Na szczęście zostały nam oszczędzone problemy typu: dziecko kontra potwory, ale z opowiadań znajomych rodziców wiem, że niefajnie mają, kiedy w pewnym wieku ich dzieci boją się jakiegoś wyimaginowanego stwora spod łóżka, szafy lub po prostu ciemności. Mogę się tylko domyślać, jak wiele potrzeba cierpliwości i konsekwencji, żeby takiemu mniejszemu (albo starszemu) wyjaśnić, że ciemność tak naprawdę jest niesamowita, a ten przerażający kształt na ścianie to jedynie cień latarni zza okna lub zwyczajna gałąź.
Oczywiście, pojawiają nam się w rozmowach tematy dotyczące zombie, duchów, wampirów przyniesione zazwyczaj z placówek oświatowych i od rówieśników, którzy (to wiedzą tylko rodzice) potrafią nieźle nakręcić i nastraszyć tych bardziej wrażliwych. Rozmawiamy wtedy o wyobrażeniach, o fantastycznych postaciach i o tym, jak niezmierzona jest ludzka wyobraźnia
i co powoduje człowiekiem, że chce przerazić drugiego.

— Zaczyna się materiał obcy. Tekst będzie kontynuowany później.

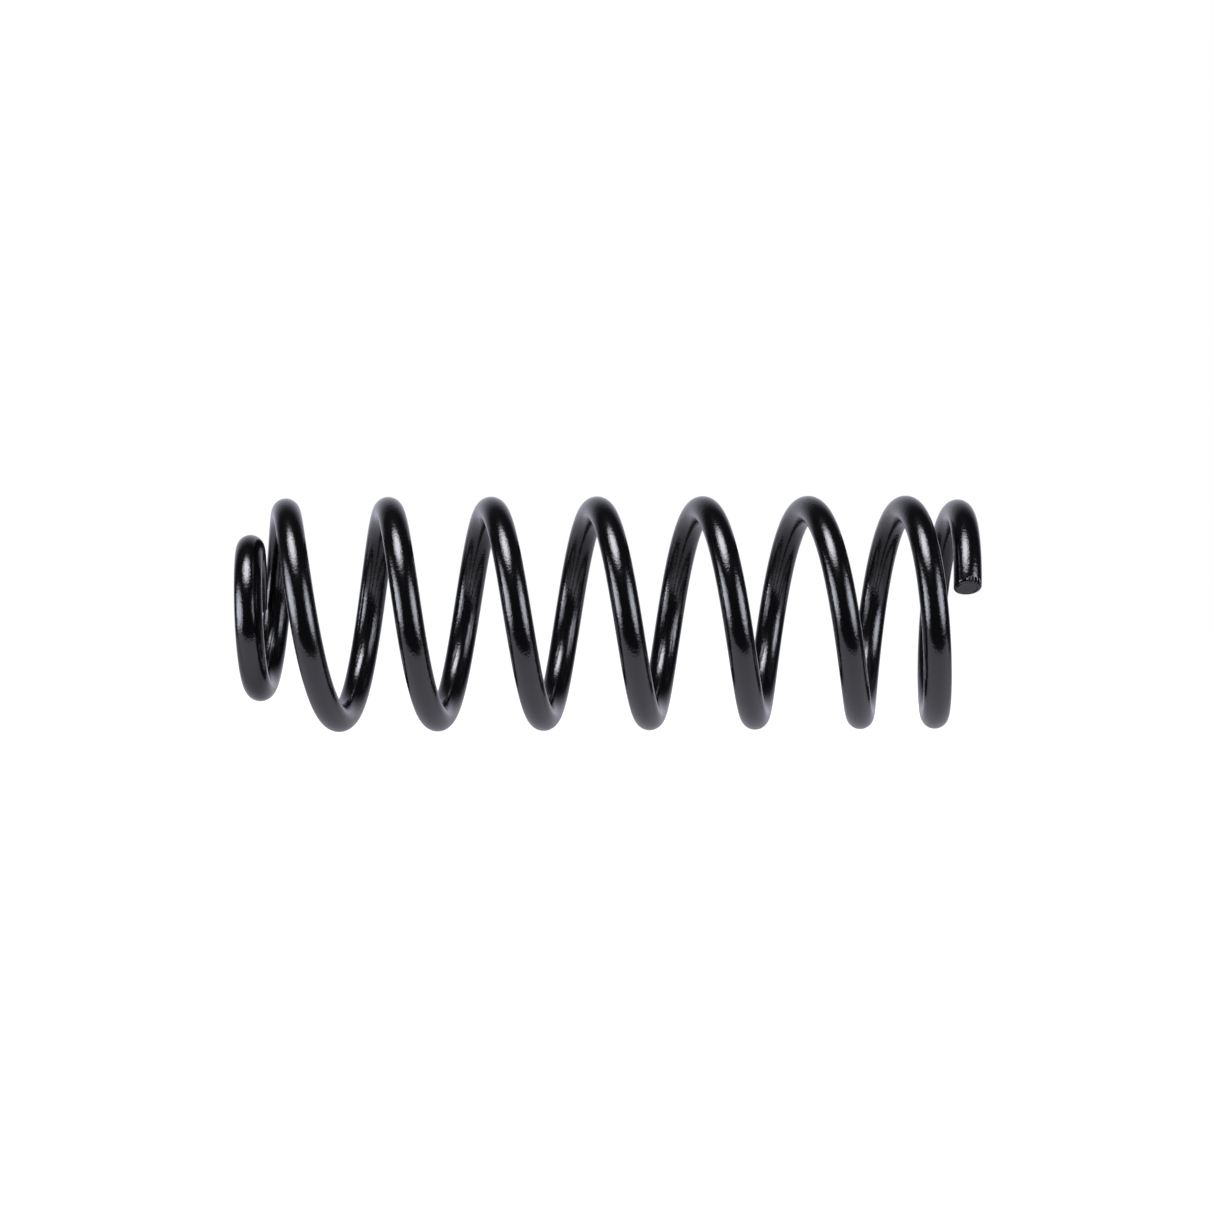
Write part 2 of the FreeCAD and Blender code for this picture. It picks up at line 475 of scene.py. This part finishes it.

„Nocny potwór” to opowieść o dziewięcioletnim Franku, dla którego książki są całym światem. Chłopiec przez swoją nieśmiałość i wyalienowanie jest pośmiewiskiem wśród rówieśników. Nikt go nie lubi i nikt go nie rozumie. Przyjaźni się tylko z Alice, staruszką mieszkającą w domu obok.
Kiedy więc Uffe, jej mały pies niechcący gryzie go w rękę, zaczynają się dziać rzeczy nieprawdopodobne, jeszcze bardziej fantastyczne niż te, o których z taką pasją czyta w książkach. Otóż, moi kochani, Frank spostrzega, że są noce, kiedy zamienia się w…wilkołaka! Ciało obrasta mu sierścią, pojawiają się dodatkowe łapy i długi język i chłopiec, ku swojemu przerażeniu – nawet myśli jak zwierzę! Pragnie być blisko ludzi i marzy, by bawili się z nim i głaskali go po brzuszku, a oni…
Tak zaczynają się jego nierzeczywiste przygody i nasz mały bohater z biegiem czasu spostrzega, że tak naprawdę to nie jest w tym wszystkim zupełnie sam.
Ośmiolatka przeczytała z wypiekami na twarzy: z jednej strony zaciekawiona akcją, a z drugiej – zafascynowana tematem.
Bo chociaż w książce występują stwory, zjawy i potwory – nie budzą w czytelniku strachu. Opisy są luźne, czyta się je płynnie i nie przerażają. Proste zdania pomagają w wyobrażeniu sobie przez dziecko poszczególnej postaci lub sytuacji. Duża czcionka i mnóstwo sympatycznych mimo tematyki rysunków.
Tak. To świetna książka i wspaniały pretekst do rozmowy na temat jakże fascynujący dzieciaki. Trochę strasznie, trochę wesoło, a cały czas przemiło i sympatycznie. Niebezpieczeństwo i strach oswojony zawsze stają się mniej niebezpieczne i mniej straszne. A przyjaciół zawsze można znaleźć, mimo swojej inności i nieprzystosowania; trzeba tylko ich poznać. I dać im szansę poznania siebie.